Project description:PURPOSE:Leukemias with MLL gene rearrangement are associated with a poor prognosis. Natural killer (NK) cell therapy is a potential treatment, but leukemia cells may be resistant. Here, we sought to determine the susceptibility of MLL-rearranged leukemia cells to NK cell lysis and to develop a novel immunotherapeutic approach to optimize NK cell therapy, including the use of an antibody against leukemia-associated antigen and the elimination of killer-cell immunoglobulin-like receptor (KIR)-mediated inhibition.
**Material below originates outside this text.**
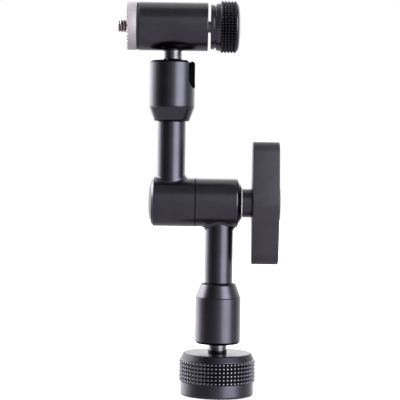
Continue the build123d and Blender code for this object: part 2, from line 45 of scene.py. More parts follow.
# Everything below is worked out in millimetres and scaled once, when a mesh is made.
toMetres = 0.001
perMetre = 1000  # a pattern's scale counts its repeats in a metre
fit = 0.02  # left between the radii of two surfaces that touch
layout = {
    "ballHeight": 32.35,  # from the ground to the lower ball's centre
    "armLength": 57.6,  # from a ball's centre to the elbow's axis
    "armSpacing": 22.9,  # between the axes of the two arms
    "headRise": 24.3,  # from the upper ball's centre to the barrel's axis
}
elbowHeight = layout["ballHeight"] + layout["armLength"]
upperX = -layout["armSpacing"]
upperBallHeight = elbowHeight + layout["armLength"]
headHeight = upperBallHeight + layout["headRise"]
jointX = upperX / 2  # where the two halves of the elbow meet


def linearColour(hexColour):
    # sRGB to linear: the usual curve, straight near black and a power of 2.4 above
    c = np.array([int(hexColour[i:i + 2], 16) for i in (1, 3, 5)]) / 255
    return (*np.where(c <= 0.04045, c / 12.92, ((c + 0.055) / 1.055) ** 2.4).tolist(), 1.0)


def addNode(tree, kind, settings=None, **links):
    # one node with its settings, and links given as inputName=socket
    node = tree.nodes.new(kind)
    for key, value in (settings or {}).items():
        if isinstance(key, int) or key in node.inputs:
            node.inputs[key].default_value = value
        else:
            setattr(node, key, value)
    for name, socket in links.items():
        tree.links.new(socket, node.inputs[int(name[2:]) if name.startswith("in") else name])
    return node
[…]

EXPERIMENTAL DESIGN:Three MLL-rearranged leukemia cell lines (RS4;11, SEM, and MV4-11) and primary leukemia blasts were assessed for surface phenotype and susceptibility to NK cell lysis with or without antibodies against CD19 (XmAb5574), CD33 (lintuzumab), or KIR ligands. RESULTS:All three cell lines were resistant to NK cell lysis, had some inhibitory KIR ligands and protease inhibitor-9, and expressed low levels of NKG2D activating ligands and adhesion molecules. After treatment with XmAb5574 or lintuzumab, MLL-rearranged leukemia cells were efficiently killed by NK cells. The addition of pan-major histocompatibility complex class I antibody, which blocked inhibitory KIR-HLA interaction, further augmented degranulation in all three KIR2DL1, KIR2DL2/3, and KIR3DL1 subsets of NK cells based on the rule of missing-self recognition. A mouse model showed a decreased rate of leukemia progression in vivo as monitored by bioluminescence imaging and longer survival after antibody treatment. CONCLUSION:Our data support the use of a triple immunotherapy approach, including an antibody directed against tumor-associated antigen, KIR-mismatched NK cell transplantation, and inhibitory KIR blockade, for the treatment of NK cell-resistant MLL-rearranged leukemias.